I am using 1.3 without a sort param which explains it, I think. It would
be nice to update to 1.4 but we try to avoid such actions on a
production server as long as everything runs fine (the semicolon thing
was only reported recently).

Many thanks for your detailed explanation!
-Michael


Re: Is semicolon a character that needs escaping?

2010-09-08 Thread Chris Hostetter

: I am using 1.3 without a sort param which explains it, I think. It would
: be nice to update to 1.4 but we try to avoid such actions on a
: production server as long as everything runs fine (the semicolon thing
: was only reported recently).

if you don't currenlty use sort at all, then adding a default sort param 
of score desc to your solr config for that handler, you shouldn't have 
to ever worry about semicolons again.

(i'm fairly certainSolr 1.3 supported Defaults - i may be wrong ... you 
might have to add that hardcoded sort param in your client)


-Hoss

--
http://lucenerevolution.org/  ...  October 7-8, Boston
http://bit.ly/stump-hoss  ...  Stump The Chump!

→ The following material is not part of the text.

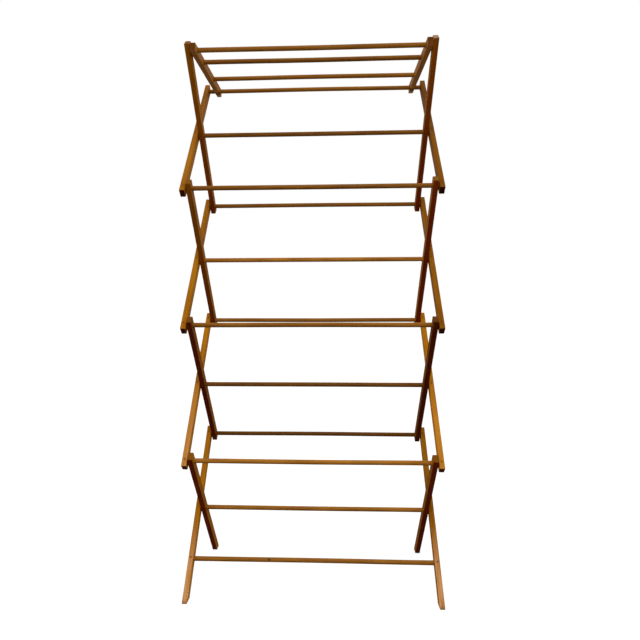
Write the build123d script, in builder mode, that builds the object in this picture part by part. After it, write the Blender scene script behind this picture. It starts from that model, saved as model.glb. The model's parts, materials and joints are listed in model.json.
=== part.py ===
from build123d import *
import os
from math import cos, radians, sin, tan

os.makedirs("parts", exist_ok=True)

# A free-standing folding clothes rack: four stages of crossed wooden legs joined by round
# dowels like a lazy tong, with a small shelf frame on top whose hooked rear ends drop over the
# top rear dowel and hold the rack open.
#
# Frame: +X to the right seen from the front, +Y to the rear, +Z up. The origin lies on the
# floor, below the middle of the four crossing dowels. Lengths are in millimetres and angles in
# degrees. A point in the side view is a (y, z) pair.

# ---- Driving dimensions ----
STAGES = 4
OVERALL_WIDTH = 690.0
PIVOT_SPACING = 470.0  # between a leg's two end pivots
OPEN_ANGLE = 39.6  # between a leg and the vertical, rack open
TOP_PIVOT_HEIGHT = 1461.4  # top dowels' centres above the floor

LEG_THICKNESS = 14.2  # across the rack
LEG_WIDTH = 23.8  # in the side view
LAYER_GAP = 1.8  # between neighbouring layers of legs and arms
END_OVERHANG = 20.5  # leg past its end pivots
EDGE_RADIUS = 1.2  # sanded edges of legs and arms

DOWEL_DIAMETER = 12.7
DOWEL_CHAMFER = 0.5
GLUED_GAP = 0.05  # around a dowel glued in its hole
TURNING_GAP = 0.1  # around a dowel that turns in its hole

FOOT_DOWEL_FROM_TOP = 377.9  # along the bottom outer leg, from its top pivot
SHELF_DOWEL_1 = 79.4  # along the shelf arm, from the top front dowel
SHELF_DOWEL_2 = 206.7
ARM_FRONT_OVERHANG = 21.0
ARM_HOOK_LENGTH = 34.0  # arm past the top rear dowel's centre
ARM_RISE = 5.0  # arm's centre line above the top rear dowel
NOTCH_FLARE = 32.0  # slope of the notch's front wall, lets the hook swing off

BRAD_LENGTH = 16.0
BRAD_DIAMETER = 1.4
BRAD_HEAD_DIAMETER = 2.4
BRAD_HEAD_THICKNESS = 0.6
BRAD_POINT_LENGTH = 2.0
BRAD_POINT_DIAMETER = 0.35
BRAD_GAP = 0.02

# ---- Worked-out dimensions ----
STAGE_DEPTH = PIVOT_SPACING * sin(radians(OPEN_ANGLE))
STAGE_HEIGHT = PIVOT_SPACING * cos(radians(OPEN_ANGLE))
DOWEL_RADIUS = DOWEL_DIAMETER / 2
GLUED_RADIUS = DOWEL_RADIUS + GLUED_GAP
TURNING_RADIUS = DOWEL_RADIUS + TURNING_GAP

FRONT_Y = -STAGE_DEPTH / 2
REAR_Y = STAGE_DEPTH / 2


# ---- Places ----
def front_pivot(level):
    """Front joint below stage `level`; level 0 is the top front dowel."""
    return (FRONT_Y, TOP_PIVOT_HEIGHT - level * STAGE_HEIGHT)


def rear_pivot(level):
    """Rear joint below stage `level`; level 0 is the top rear dowel."""
    return (REAR_Y, TOP_PIVOT_HEIGHT - level * STAGE_HEIGHT)


def crossing_pivot(stage):
    """Centre dowel of a stage, counted from 1 at the top."""
    return (0, TOP_PIVOT_HEIGHT - (stage - 0.5) * STAGE_HEIGHT)


def along(start, end, distance):
    """The point at a distance from start on the line to end."""
    length = ((end[0] - start[0]) ** 2 + (end[1] - start[1]) ** 2) ** 0.5
    share = distance / length
    return (start[0] + (end[0] - start[0]) * share, start[1] + (end[1] - start[1]) * share)


def layer_outside(layer):
    """Distance of a layer's outer face from the middle: 0 outer legs, 1 inner legs, 2 arms."""
    return OVERALL_WIDTH / 2 - layer * (LEG_THICKNESS + LAYER_GAP)


def layer_start(side, layer):
    """Lowest X of a layer on the right (side 1) or on the left (side -1)."""
    outside = layer_outside(layer)
    return outside - LEG_THICKNESS if side > 0 else -outside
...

Re: Is semicolon a character that needs escaping?

2010-09-07 Thread Chris Hostetter


: Subject: Is semicolon a character that needs escaping?
...
: From this I conclude that there is a bug either in the docs or in the
: query parser or I missed something. What is wrong here?

Back in Solr 1.1, the standard query parser treated ; as a special 
character and looked for sort instructions after it.  

Starting in Solr 1.2 (released in 2007) a sort param was added, and 
semicolon was only considered a special character if you did not 
explicilty mention a sort param (for back compatibility)

Starting with Solr 1.4, the default was changed so that semicolon wasn't 
considered a meta-character even if you didn't have a sort param -- you 
have to explicilty select the lucenePlusSort QParser to get this 
behavior.

I can only assume that if you are seeing this behavior, you are either 
using a very old version of Solr, or you have explicitly selected the 
lucenePlusSort parser somewhere in your params/config.

This was heavily documented in CHANGES.txt for Solr 1.4 (you can find 
mention of it when searching for either ; or semicolon)



-Hoss

--
http://lucenerevolution.org/  ...  October 7-8, Boston
http://bit.ly/stump-hoss  ...  Stump The Chump!



Is semicolon a character that needs escaping?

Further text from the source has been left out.